-- Dataset extract start --

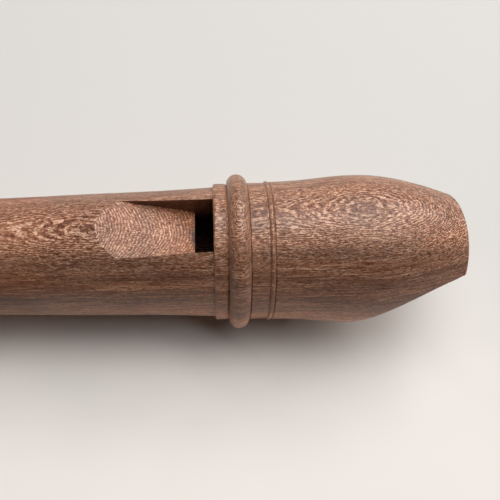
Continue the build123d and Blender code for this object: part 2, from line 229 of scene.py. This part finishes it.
def wood_shade(g, axes, grain, radius, from_ramp, bare):
    """Broad colour factors: bands of tone, a darker head tube, painted shade on the front flank, in the
    bore and window and on its walls, and painted light underneath and on the ramp.
    """
    # Painted shade: the front flank above the axis, on the -Y side, is darkened to 0.64, where the lights
    # leave it dim.
    front_shade = g.product(g.smooth(axes["Y"], -2.5, -7.0), g.smooth(axes["Z"], 14.0, 19.0))
    bands = g.noise(grain, (0.03, 0.08, 0.7), 3.0, 0.6)
    # Painted shade: the bore is darkened to 0.15 inside a radius of 6.4 mm, and in the slot under the
    # window this dark reaches 0.7 mm further out, up the walls.
    slot = g.product(g.math("GREATER_THAN", from_ramp, RAMP_LENGTH),
                     g.math("LESS_THAN", from_ramp, WINDOW_END))
    depth = g.math("MULTIPLY_ADD", slot, -0.7, radius)
    # Painted shade: the bare window walls, which face along Y, are darkened to 0.6.
    normal = g.split(g.coordinates("Normal"))
    wall_shade = g.product(g.smooth(g.math("ABSOLUTE", normal["Y"]), 0.8, 0.95), bare)
    return g.product(g.smooth(front_shade, 0, 1, 1.0, 0.64),
                     g.smooth(bands, -0.2, 0.2, 0.78, 1.2),
                     # Painted light: below Z 13 mm the wood is lightened up to 1.4 times, standing in for
                     # light bounced up from the floor.
                     g.smooth(axes["Z"], 20.0, 13.0, 1.0, 1.4),
                     g.smooth(depth, 6.4, 7.0, 0.15, 1.0),
                     g.smooth(wall_shade, 0, 1, 1.0, 0.6),
                     # Painted light: the bare ramp is lightened by 1.22, against the shade that the
                     # window's wall throws on it.
                     g.smooth(bare, 0, 1, 1.0, 1.22),
                     g.smooth(from_ramp, 15, 24, 0.86, 1.0))


def hardwood(name, shift, bare_radius, growth):
    """Reddish-brown wood, flat-sawn: growth layers lie nearly level, so lines ring each swelling's top.
    It is bare and dull inside bare_radius, which widens by growth towards the beak. A shift gives
    each joint its own piece of the figure."""
    g = Graph(name)
    place = g.millimetres(shift)
    axes = g.split(g.millimetres())
    radius = g.length(g.vector("MULTIPLY", g.millimetres((0, 0, -AXIS_Z / MM)), (0, 1, 1)))
    from_ramp = g.math("SUBTRACT", axes["X"], LABIUM_X / MM - RAMP_LENGTH)
    limit = g.math("MULTIPLY_ADD", from_ramp, growth, bare_radius)
    bare = g.product(g.smooth(g.math("SUBTRACT", radius, limit), 0.03, -0.03),
                     g.math("LESS_THAN", from_ramp, WINDOW_END))
    flank = g.smooth(g.math("ABSOLUTE", axes["Y"]), 4.5, 9.5)
    height = layer_height(g, place, axes, from_ramp)
    grain = g.vector("ADD", g.combine(axes["X"], axes["Y"], height), shift)
    flakes = wood_flakes(g, place, grain, height, bare, flank)
    pores = g.smooth(g.noise(place, (0.9, 5.5, 5.5), 2.0, 0.65), 0.03, 0.12)
    shade = wood_shade(g, axes, grain, radius, from_ramp, bare)
    # Painted shade: a band along the flank around Z 18 mm loses green and blue, taking back the pale
    # reflection that the lights leave there.
    side = g.smooth(g.math("ABSOLUTE", g.math("SUBTRACT", axes["Z"], 18.0)), 6, 2)
    green = g.product(shade, g.smooth(side, 0, 1, 1.0, 0.82))
    blue = g.product(shade, g.smooth(side, 0, 1, 1.0, 0.62))
    colour = g.mix(1.0, wood_colour(g, place, flakes, pores), g.combine(shade, green, blue), "MULTIPLY")
    g.feed(g.shader.inputs["Base Color"], colour)
    polish = g.smooth(flakes, -0.2, 0.2, 0.33, 0.44)
    g.feed(g.shader.inputs["Roughness"], g.math("MAXIMUM", polish, g.product(bare, 0.5)))
    g.shader.inputs["Specular IOR Level"].default_value = 0.62
    g.shader.inputs["Sheen Weight"].default_value = 0.45
    g.shader.inputs["Sheen Roughness"].default_value = 0.25
    g.shader.inputs["Sheen Tint"].default_value = (1.0, 0.68, 0.5, 1)
    g.bump(g.math("SUBTRACT", g.product(flakes, 1.5), pores), 0.6, 0.03 * MM)
    return g.material


def cedar(name):
    """Soft pinkish cedar, straight-grained along the block, with clear growth rings on its ends."""
    g = Graph(name)
    place = g.millimetres()
    axes = g.split(place)
    ring_width = 1.1
    height = g.math("MULTIPLY_ADD", axes["Y"], 0.35, axes["Z"])
    height = g.math("MULTIPLY_ADD", g.noise(place, (0.02, 0.15, 0.15)), 2.0, height)
    ring = g.math("FRACT", g.product(height, 1 / ring_width))
    late = g.smooth(ring, 0.45, 0.95)
    fibre = g.noise(place, (0.25, 6.0, 6.0), 3.0, 0.6)
    colour = g.mix(late, (0.66, 0.40, 0.24), (0.42, 0.19, 0.10))
    colour = g.mix(g.smooth(fibre, -0.05, 0.25), colour, (0.36, 0.17, 0.09))
    g.feed(g.shader.inputs["Base Color"], colour)
    g.feed(g.shader.inputs["Roughness"], g.smooth(fibre, -0.3, 0.3, 0.6, 0.8))
    g.bump(g.math("SUBTRACT", late, fibre), 0.4, 0.04 * MM)
    return g.material


def cork(name):
    """Pressed cork: pale grains of mixed size with darker joints and a few brown specks."""
    g = Graph(name)
    place = g.millimetres()
    wobble = g.noise(place, (1.2, 1.2, 1.2), 2.0)
    moved = g.vector("ADD", place, wobble)
    grains = g.add("ShaderNodeTexVoronoi", {"Vector": moved, "Scale": 0.9})
    joints = g.add("ShaderNodeTexVoronoi", {"Vector": moved, "Scale": 0.9}, feature="DISTANCE_TO_EDGE")
    grain = g.split(grains.outputs["Color"])["X"]
    joint = g.smooth(joints.outputs["Distance"], 0.10, 0.0)
    speck = g.smooth(g.noise(place, (2.2, 2.2, 2.2), 2.0), 0.14, 0.22)
    colour = g.mix(grain, (0.50, 0.31, 0.17), (0.68, 0.47, 0.28))
    colour = g.mix(g.math("MAXIMUM", g.product(joint, 0.6), speck), colour, (0.20, 0.10, 0.05))
    g.feed(g.shader.inputs["Base Color"], colour)
    g.feed(g.shader.inputs["Roughness"], g.smooth(grain, 0, 1, 0.7, 0.9))
    g.bump(g.math("MULTIPLY_ADD", g.math("MAXIMUM", joint, speck), -1.0, grain), 0.6, 0.08 * MM)
    return g.material


def paper(name):
    """Warm white matt paper with a faint cloudiness, and painted light that makes it a little brighter in
    front of the recorder.
    It glows far off, where the lights don't reach, so that it fades into the backdrop."""
    g = Graph(name)
    place = g.millimetres()
    cloud = g.product(g.noise(place, (0.03, 0.03, 0.03)), 40.0)
    # Painted light: the paper is paler towards the front, with a cloudy edge to the change.
    front = g.smooth(g.math("ADD", g.split(place)["Y"], cloud), 15, -45)
    g.feed(g.shader.inputs["Base Color"], g.mix(front, (0.635, 0.625, 0.605), (0.78, 0.745, 0.715)))
    g.shader.inputs["Roughness"].default_value = 0.7
    away = g.length(g.millimetres((0, -400, 0)))
    g.shader.inputs["Emission Color"].default_value = (*NEAR_WHITE, 1)
    g.feed(g.shader.inputs["Emission Strength"], g.smooth(away, 450, 2200, 0.0, 0.68))
    return g.material


def dress(node, material):
    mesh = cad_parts[node].data
    mesh.materials.clear()
    mesh.materials.append(material)


bpy.context.scene.view_settings.view_transform = "Standard"
add_camera()
add_floor(paper("paper"))
add_world(NEAR_WHITE, strength=0.02, backdrop=0.7)
add_light("key", 0.25, 0.32, 1.8, 0.45, 13.1)
add_light("fill", 0.05, 0.06, 2.2, 0.42, 11.5, shines=False)
add_light("side", 1.10, 0.85, 0.6, 0.5, 5.5)
add_light("back", 0.0, 2.48, 0.6, 0.6, 1.0)
add_light("sheen", 0.40, 0.95, 0.4, 0.4, 3.0, (1, 0.98, 0.97))
dress("head_joint", hardwood("head_wood", (0, 0, 0), 11.08, 0.028))
dress("middle_joint", hardwood("middle_wood", (300, 40, 25), 9.0, 0.0))
dress("foot_joint", hardwood("foot_wood", (700, -60, 45), 9.0, 0.0))
dress("block", cedar("cedar"))
for node in ("head_tenon_cork", "foot_tenon_cork"):
    dress(node, cork(node))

-- Dataset extract end --

__Required task__
Could you give again exactly the lines from the line containing "mesh = cad_parts[node].data" through the final line of the data above, and no others?

__Solution to this exercise__
    mesh = cad_parts[node].data
    mesh.materials.clear()
    mesh.materials.append(material)


bpy.context.scene.view_settings.view_transform = "Standard"
add_camera()
add_floor(paper("paper"))
add_world(NEAR_WHITE, strength=0.02, backdrop=0.7)
add_light("key", 0.25, 0.32, 1.8, 0.45, 13.1)
add_light("fill", 0.05, 0.06, 2.2, 0.42, 11.5, shines=False)
add_light("side", 1.10, 0.85, 0.6, 0.5, 5.5)
add_light("back", 0.0, 2.48, 0.6, 0.6, 1.0)
add_light("sheen", 0.40, 0.95, 0.4, 0.4, 3.0, (1, 0.98, 0.97))
dress("head_joint", hardwood("head_wood", (0, 0, 0), 11.08, 0.028))
dress("middle_joint", hardwood("middle_wood", (300, 40, 25), 9.0, 0.0))
dress("foot_joint", hardwood("foot_wood", (700, -60, 45), 9.0, 0.0))
dress("block", cedar("cedar"))
for node in ("head_tenon_cork", "foot_tenon_cork"):
    dress(node, cork(node))